Some contend that the U.S. is unable to play its traditional role of “honest broker” in the Middle East in the current crisis, partly because of the three years of costly warfare that the U.S. has waged in Iraq and partly because of the solid support that the Bush administration has provided for Israel, with the U.S. laying the blame for the conflict on Hezbollah.
But Michele Dunne, an expert in Arab affairs at the Carnegie Endowment for International Peace, suggests that the Bush administration is not doing more because it is simply unwilling to engage in “the nitty-gritty” of the diplomacy needed to bring an end to hostilities. Instead, she contends, the administration has taken a “transformative” view of its role in the region, with a goal of moving more of the Middle East away from the grip of terror and into the camp of democracy and freedom.
“Their approach to the Middle East has been this sort of transformative approach,” Dunne says, “to change the environment in the region, to stop trouble-making in the region and to spread the growth of democracy. This administration’s approach has not been to get into the nitty-gritty of negotiating agreements.” There’s more on this in the Tribune this morning.
Secretary of State Condoleezza Rice may take exception with that view, after returning from two failed trips to the region in which she tried to negotiate a solution to the crisis. Her efforts now are shifting to the United Nations, which a State Department spokesman suggested this week will become “the center of gravity” for negotiating any solution. Yet her failure in the region may be viewed as either a measure of the administration’s unwillingness to press harder, as Dunne would have it, or a reflection of the waning influence that the U.S. has in the region as a result of its own policies there, as many other well-schooled analysts would have it.
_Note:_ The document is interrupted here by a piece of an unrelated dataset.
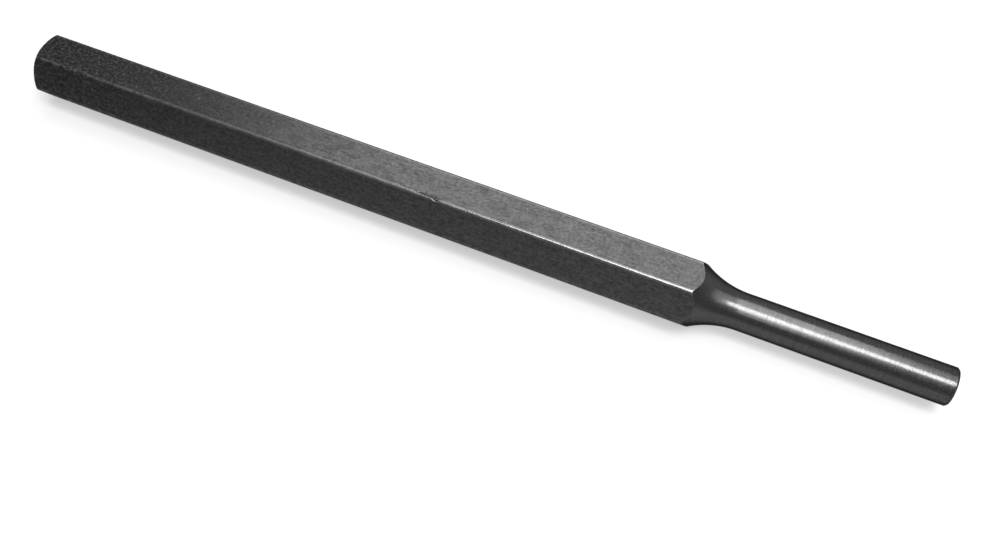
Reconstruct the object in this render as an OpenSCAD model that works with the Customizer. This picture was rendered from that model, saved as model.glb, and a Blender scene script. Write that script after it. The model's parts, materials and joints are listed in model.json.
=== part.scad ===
// Pin punch: a hexagonal steel bar with one end turned down to a long plain pin.
// It lies along X on one of its flats, struck face at the low end, tip at the high end.
// The origin is at the bottom of the bar, under the middle of its length.

/* [Bar] */
// Size of the hexagonal bar across two opposite flats
bar_flats = 7.94; // [6:0.01:16]
// Overall length, from the struck face to the tip face
overall_l = 123.8; // [80:0.1:250]
// Radius on the six long corners of the bar
corner_r = 0.4; // [0.1:0.01:0.6]

/* [Struck end] */
// Radius turned round the rim of the struck face
rim_r = 2; // [1:0.05:3]
// How far the rim's radius swings outside the bar's corners, so that it cuts them off
rim_clear = 0.5; // [0.05:0.01:0.8]

/* [Pin] */
// Diameter of the parallel pin
pin_d = 4.76; // [1.5:0.01:5.5]
// Length of the parallel pin, from the foot of the shoulder to the tip face
pin_l = 24.9; // [10:0.1:60]
// Radius of the turned shoulder that sweeps up from the pin and runs out on the bar's flats
shoulder_r = 10.6; // [4:0.1:20]
// Length of the bevel round the tip, along the pin
tip_bevel_l = 0.2; // [0.1:0.05:1]
// Depth of the bevel round the tip, off the pin's radius
tip_bevel_depth = 0.15; // [0.05:0.05:0.6]

/* [Hidden] */
$fn = 96;
// The bar's flats and corners
sides = 6;
corner_step = 360 / sides;
// How far every cutting shape runs past what it cuts
overrun = 1;

// Centres of the corner radii, and how far the finished corners reach from the axis
corner_centre_r = (bar_flats / 2 - corner_r) / cos(corner_step / 2);
corner_reach = corner_centre_r + corner_r;

// The turned outline stands just outside the corners along the bar
turned_r = corner_reach + rim_clear;
struck_face_r = turned_r - rim_r;

// The pin and the foot of its shoulder, measured from the struck face
pin_r = pin_d / 2;
pin_start = overall_l - pin_l;
tip_face_r = pin_r - tip_bevel_depth;
tip_bevel_start = overall_l - tip_bevel_l;

// A point on the given circle round the origin
function on_circle(radius, angle) = radius * [cos(angle), sin(angle)];

// Angle of each corner: a flat faces each of the multiples of the step
function corner_angle(corner) = (corner + 1 / 2) * corner_step;

// Where each corner radius leaves one flat and meets the next
function corner_ends(corner) = [
    for (side = [-1, 1])
        on_circle(corner_centre_r, corner_angle(corner))
            + on_circle(corner_r, corner_angle(corner) + side * corner_step / 2)
];

// Section of the bar: six flats with a radius on each corner
module bar_section() {
    polygon([for (corner = [0 : sides - 1], end = corner_ends(corner)) end]);
    for (corner = [0 : sides - 1])
        translate(on_circle(corner_centre_r, corner_angle(corner)))
            circle(r = corner_r);
}

// Waste outside the radius round the struck face: X is the radius and Y the length
module rim_waste() {
    difference() {
        translate([struck_face_r, -overrun])
            square([rim_r + overrun, rim_r + overrun]);
        translate([struck_face_r, rim_r])
            circle(r = rim_r);
    }
}

// Waste outside the pin, with the shoulder's radius where the cut runs out on the bar
module pin_waste() {
    translate([pin_r, pin_start])
        square([turned_r, pin_l + overrun]);
    translate([pin_r + shoulder_r, pin_start])
        circle(r = shoulder_r);
}

// Waste outside the bevel round the tip
module tip_waste() {
    polygon([
        [tip_face_r, overall_l],
        [pin_r, tip_bevel_start],
        [pin_r + overrun, tip_bevel_start],
        [pin_r + overrun, overall_l + overrun],
        [tip_face_r, overall_l + overrun]
    ]);
}

// Half outline that the bar is turned to
module turned_outline() {
    difference() {
        square([turned_r, overall_l]);
        rim_waste();
        pin_waste();
        tip_waste();
    }
}

// The whole punch: bar stock inside the turned outline, laid down along X
module punch() {
    color("dimgray")
        translate([-overall_l / 2, 0, bar_flats / 2])
            rotate([0, 90, 0])
                intersection() {
                    translate([0, 0, -overrun])
                        linear_extrude(overall_l + 2 * overrun)
                            bar_section();
                    rotate_extrude()
                        turned_outline();
                }
}

punch();
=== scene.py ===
"""Looks of the pin punch: one bar of blackened hexagonal steel, turned down to a long pin."""

import json
import math

import bpy
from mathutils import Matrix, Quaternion, Vector


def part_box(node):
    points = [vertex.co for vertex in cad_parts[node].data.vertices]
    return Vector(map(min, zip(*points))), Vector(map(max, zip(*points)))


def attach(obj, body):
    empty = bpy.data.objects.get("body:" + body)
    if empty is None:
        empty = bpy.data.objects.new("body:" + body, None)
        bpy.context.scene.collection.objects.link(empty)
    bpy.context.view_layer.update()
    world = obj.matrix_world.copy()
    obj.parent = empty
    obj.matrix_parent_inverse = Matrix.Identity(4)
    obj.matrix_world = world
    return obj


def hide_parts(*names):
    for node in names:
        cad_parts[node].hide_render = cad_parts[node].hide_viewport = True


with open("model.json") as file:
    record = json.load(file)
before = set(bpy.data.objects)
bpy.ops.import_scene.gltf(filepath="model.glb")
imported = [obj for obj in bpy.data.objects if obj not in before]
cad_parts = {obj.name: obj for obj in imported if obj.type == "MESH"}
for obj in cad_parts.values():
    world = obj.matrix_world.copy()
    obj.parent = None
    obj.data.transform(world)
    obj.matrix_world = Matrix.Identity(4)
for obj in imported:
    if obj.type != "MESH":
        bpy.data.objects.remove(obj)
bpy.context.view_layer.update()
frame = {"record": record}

MM = 0.001

# Sizes of the punch, read from the frame where it holds them
LOW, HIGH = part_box("punch")
LENGTH = HIGH.x - LOW.x
ACROSS_FLATS = HIGH.z - LOW.z
ACROSS_CORNERS = HIGH.y - LOW.y
AXIS_HEIGHT = (LOW.z + HIGH.z) / 2

# The record's pin mount runs from the foot of the shoulder to the bevel round the tip
PIN = [mount for mount in frame["record"]["mounts"] if mount["name"] == "pin"][0]
PIN_RADIUS = PIN["dims"]["r_mm"] * MM
PIN_LENGTH = PIN["dims"]["length_mm"] * MM
BEVEL_START = PIN["pos_m"][0] - LOW.x + PIN_LENGTH / 2
PIN_START = BEVEL_START - PIN_LENGTH

# Sides of the bar, and half the angle from one corner to the next
SIDES = 6
HALF_STEP = math.pi / SIDES

# Corner radius of the bar, from how much less it measures across corners than a sharp hexagon
SHARP_CORNERS = ACROSS_FLATS / math.cos(HALF_STEP)
CORNER_RADIUS = (SHARP_CORNERS - ACROSS_CORNERS) / 2 / (1 / math.cos(HALF_STEP) - 1)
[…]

If the president has a measure of public sympathy for his inability to make peace in the current crisis in the Middle East, he has lost support for the American military’s role in Iraq.
And, from a political standpoint, Bush’s advisers and Republican National Committee strategists counting at-risk congressional districts probably are paying more attention today to a striking development in the Capitol than the weather: A dozen leading Democrats in the House and Senate have sent a letter to Bush demanding “a new direction in Iraq.”
Democrats have been singing that song for months, but they haven’t been singing in harmony. But now they are calling in unison on the president to begin withdrawing troops by the end of the year and to “transition to a more limited mission” in Iraq – finally offering Democrats something that they have struggled to agree upon, an alternative to the president’s policy, and also offering voters something that they have lacked for a long time: A choice at the polls. The president’s advisers have insisted they are content to make November’s elections a referendum on the president’s handling of the economy and national security. Now the Democrats are drafting a question.
It’s a lot to think about, as they cranked up the treadmill under the 60-year-old president this morning. It was air-conditioned in Bethesda. But it’s hot here in Washington these days, it’s hot in the Middle East, and November is beginning to look a little hotter every day.